Model specification:

Suppose the recurrent event process and the failure events are observed in the time interval $t\in[0,\tau]$, for some constant $\tau$. We formulate the recurrent event rate function, $\lambda(t)$, and the terminal event hazard function, $h(t)$, in the form of $$\lambda(t) = Z \lambda_0(te^{X^\top\alpha}) e^{X^\top\beta}, h(t) = Z h_0(te^{X^\top\eta})e^{X^\top\theta},$$ where $\lambda_0(t)$ is the baseline rate function, $h_0(t)$ is the baseline hazard function, $X$ is a $n$ by $p$ covariate matrix and $\alpha$, $Z$ is an unobserved shared frailty variable, and $(\alpha, \eta)$ and $(\beta, \theta)$ correspond to the shape and size parameters, respectively. The model includes several popular semiparametric models as special cases, which can be specified via the model argument with the rate function and the hazard function separated by "|". For examples, Wang, Qin and Chiang (2001) ($\alpha = \eta = \theta = 0$) can be called with model = "cox"; Huang and Wang (2004) ($\alpha = \eta = 0$) can be called with model = "cox|cox"; Xu et al. (2017) ($\alpha = \beta$ and $\eta = \theta$) can be called with model = "am|am"; Xu et al. (2019) ($\eta = \theta = 0$) can be called with model = "gsc". Users can mix the models depending on the application. For example, model = "cox|ar" postulate a Cox proportional model for the recurrent event rate function and an accelerated rate model for the terminal event hazard function ($\alpha = \theta = 0$). If only one model is specified without an "|", it is used for both the rate function and the hazard function. For example, specifying model = "cox" is equivalent to model = "cox|cox". Some models that assumes Z = 1 and requires independent censoring are also implemented in reReg; these includes model = "cox.LWYY" for Lin et al. (2000), model = "cox.GL" for Ghosh and Lin (2002), and model = "am.GL" for Ghosh and Lin (2003). Additionally, an improved estimation of the proportional rate model (Huang and Huang 2022) can be called by model = "cox.HH" with additional control options to specify the underlying procedure. See online vignette for a detailed discussion of the implemented regression models.

Variance estimation:

The available methods for variance estimation are:

boot: performs nonparametric bootstrap.
sand: performs the efficient resampling-based variance estimation.

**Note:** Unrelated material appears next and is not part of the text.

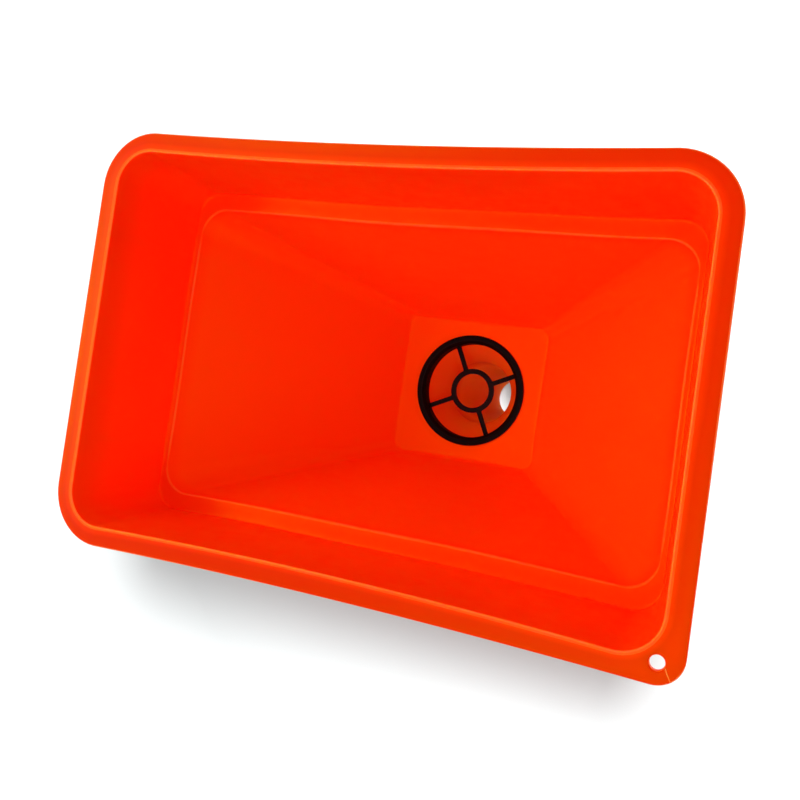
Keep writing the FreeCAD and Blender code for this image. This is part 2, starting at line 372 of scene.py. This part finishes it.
def pan_rings():
    """The pan's rings, up its inside and down its outside; each control has its rounding."""
    under_z = FLANGE_Z - WALL
    edge_z = FLANGE_Z - FLANGE_EDGE_DEPTH
    out = WALL * 1.1                 # the hopper leans, so its outside stands further out than the wall
    inside = [
        (circle(OUTLET_RADIUS, 0), 0.0008),
        (circle(OUTLET_RADIUS, OUTLET_LAND), 0.030),
        (circle(THROAT_RADIUS, THROAT_Z), 0.003),
        (circle(SEAT_RADIUS, SEAT_Z), 0.001),
        (circle(SEAT_RADIUS, PAD_Z), 0.001),
        (hopper(0, PAD_Z), 0.0060),
        (hopper(0, LEDGE_Z), 0.0028),
        (ledge(0, LEDGE_Z), 0.0032),
        (crest(-BEAD_INNER, CREST_Z), 0.0016),
        (crest(BEAD_OUTER, CREST_Z), 0.0016),
        (crest(BEAD_FOOT, FLANGE_Z), 0.0400),
    ]
    outside = [
        (flange_edge(0, FLANGE_Z - FLANGE_SAG), FLANGE_EDGE_ROUND),
        (flange_edge(0, edge_z), 0.0007),
        (flange_edge(WALL * 0.8, edge_z), 0.0007),
        (flange_edge(WALL, under_z - FLANGE_SAG), 0.0015),
        (crest(WALL - WALL_TOP_INSET, under_z), 0.0020),
        (ledge(WALL, LEDGE_Z - WALL), 0.0045),
        (hopper(out, LEDGE_Z - WALL), 0.0030),
        (hopper(out, RIB_FOOT_Z), 0),
        (hopper(out, PAD_Z - WALL), 0.0045),
        (circle(SEAT_RADIUS + WALL, PAD_Z - WALL), 0.0030),
        (circle(SEAT_RADIUS + WALL, SEAT_Z), 0.0040),
        (circle(THROAT_RADIUS + WALL, THROAT_Z - WALL), 0.0080),
        (circle(OUTLET_OUTER_RADIUS, OUTLET_LAND), 0.0100),
        (circle(OUTLET_OUTER_RADIUS, 0), 0.0008),
    ]
    return rounded_loop(inside + outside)


def shape_walls(rings):
    """Sink marks inside the short walls, over the ribs, and a slight waviness of the moulding."""
    x, y, z = rings[..., 0], rings[..., 1], rings[..., 2]
    wall_top_x = CREST_LENGTH / 2 - WALL_TOP_INSET
    wall_x = np.interp(z, [LEDGE_Z, FLANGE_Z], [LEDGE_LENGTH / 2, wall_top_x])
    on_wall = (np.abs(np.abs(x) - wall_x) < WALL / 2) & (z > LEDGE_Z + 0.002) & (z < CREST_Z - 0.004)
    fade = np.interp(z, [LEDGE_Z, CREST_Z], [1.0, 0.25])
    sink = SINK_DEPTH * np.exp(-((np.abs(y) - RIB_Y) / SINK_HALF) ** 2) * fade
    x = np.where(on_wall, x + np.sign(x) * sink, x)

    def growing(distance, full):
        return np.clip(distance / full, 0, 1)

    inside = growing(CALM_X - np.abs(x), 0.02) * growing(CALM_Y - np.abs(y), 0.015)
    wave = WAVE * inside * growing(np.hypot(x, y) - CALM_RADIUS, 0.03) * growing(CREST_Z - 0.006 - z, 0.02)

    def ripple(first, first_length, second, second_length, phase):
        return wave * np.sin(2 * math.pi * (first / first_length + second / second_length) + phase)

    x = x + ripple(y, 0.19, z, 0.31, 1.0)
    moved_y = y + ripple(x, 0.23, z, 0.27, 2.1)
    moved_z = z + ripple(x, 0.21, y, 0.17, 0.6)
    return np.stack([x, moved_y, moved_z], axis=-1)


def add_rib(pan, side_x, centre_y):
    """Upright rib under the flange, down the outside of a short wall and onto the hopper."""
    inside_wall = WALL / 2
    under_z = FLANGE_Z - inside_wall
    top_x = CREST_LENGTH / 2 - WALL_TOP_INSET + inside_wall
    foot_x = LEDGE_LENGTH / 2 + inside_wall
    rise = (RIB_FOOT_Z - PAD_Z) / (LEDGE_Z - PAD_Z)
    hopper_x = (PAD_LENGTH + rise * (HOPPER_LENGTH - PAD_LENGTH)) / 2 + inside_wall
    profile = [(top_x, under_z), (top_x + RIB_REACH, under_z), (foot_x + RIB_REACH / 2, LEDGE_Z),
               (hopper_x + WALL, RIB_FOOT_Z), (hopper_x, RIB_FOOT_Z),
               (HOPPER_LENGTH / 2 + inside_wall, LEDGE_Z - inside_wall), (foot_x, LEDGE_Z - inside_wall)]
    count = len(profile)
    points = [(side_x * x, centre_y + y, z) for y in (-RIB_HALF, RIB_HALF) for x, z in profile]
    faces = [tuple(range(count)), tuple(range(2 * count - 1, count - 1, -1))]
    faces += [(k, (k + 1) % count, count + (k + 1) % count, count + k) for k in range(count)]
    combine(pan, new_object("rib", mesh_from("rib", points, faces)), "UNION")


def profile_points(controls):
    """Rounded closed profile of (radius, z) points from (radius, z, rounding) controls."""
    rings = [(np.array([[radius, 0.0, z]]), rounding) for radius, z, rounding in controls]
    return [(ring[0, 0], ring[0, 2]) for ring in rounded_loop(rings)]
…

Improving proportional rate model: A common semiparametric regression model for recurrent event process under the noninformative censoring assumption is the Cox-type proportional rate model (available in reReg() via model = "cox.LWYY"). However, the construction of the pseudo-partial score function ignores the dependency among recurrent events and thus could be inefficient. To improve upon this popular method, Huang and Huang (2022) proposed to combine a system of weighted pseudo-partial score equations via the generalized method of moments (GMM) and empirical likelihood (EL) estimation. The proposed GMM and EL procedures are available in reReg via model = "cox.HH" with additional control specifications. See online vignette for an illustration of this feature.

Control options:

The control list consists of the following parameters:

tol: absolute error tolerance.
init: a list contains initial guesses used for root search.
solver: the equation solver used for root search. The available options are BB::BBsolve, BB::dfsane, BB::BBoptim, optimx::optimr, dfoptim::hjk, dfoptim::mads, optim, and nleqslv::nleqslv.
eqType: a character string indicating whether the log-rank type estimating equation or the Gehan-type estimating equation (when available) will be used.
boot.parallel: an logical value indicating whether parallel computation will be applied when se = "boot" is called.
boot.parCl: an integer value specifying the number of CPU cores to be used when parallel = TRUE. The default value is half the CPU cores on the current host.
cppl: A character string indicating either to improve the proportional rate model via the generalized method of moments (cppl = "GMM") or empirical likelihood estimation (cppl = "EL"). This option is only used when model = "cox.HH".
cppl.wfun: A list of (up to two) weight functions to be combined with the weighted pseudo-partial likelihood scores. Available options are "Gehan" and "cumbase", which correspond to the Gehan's weight and the cumulative baseline hazard function, respectively. Alternatively, the weight functions can be specified with function formulas. This option is only used when model = "cox.HH".
trace: A logical variable denoting whether some of the intermediate results of iterations should be displayed to the user. Default is FALSE.

References

Chiou, S.H., Xu, G., Yan, J. and Huang, C.-Y. (2023). Regression Modeling for Recurrent Events Possibly with an Informative Terminal Event Using R Package reReg. Journal of Statistical Software, 105(5): 1--34.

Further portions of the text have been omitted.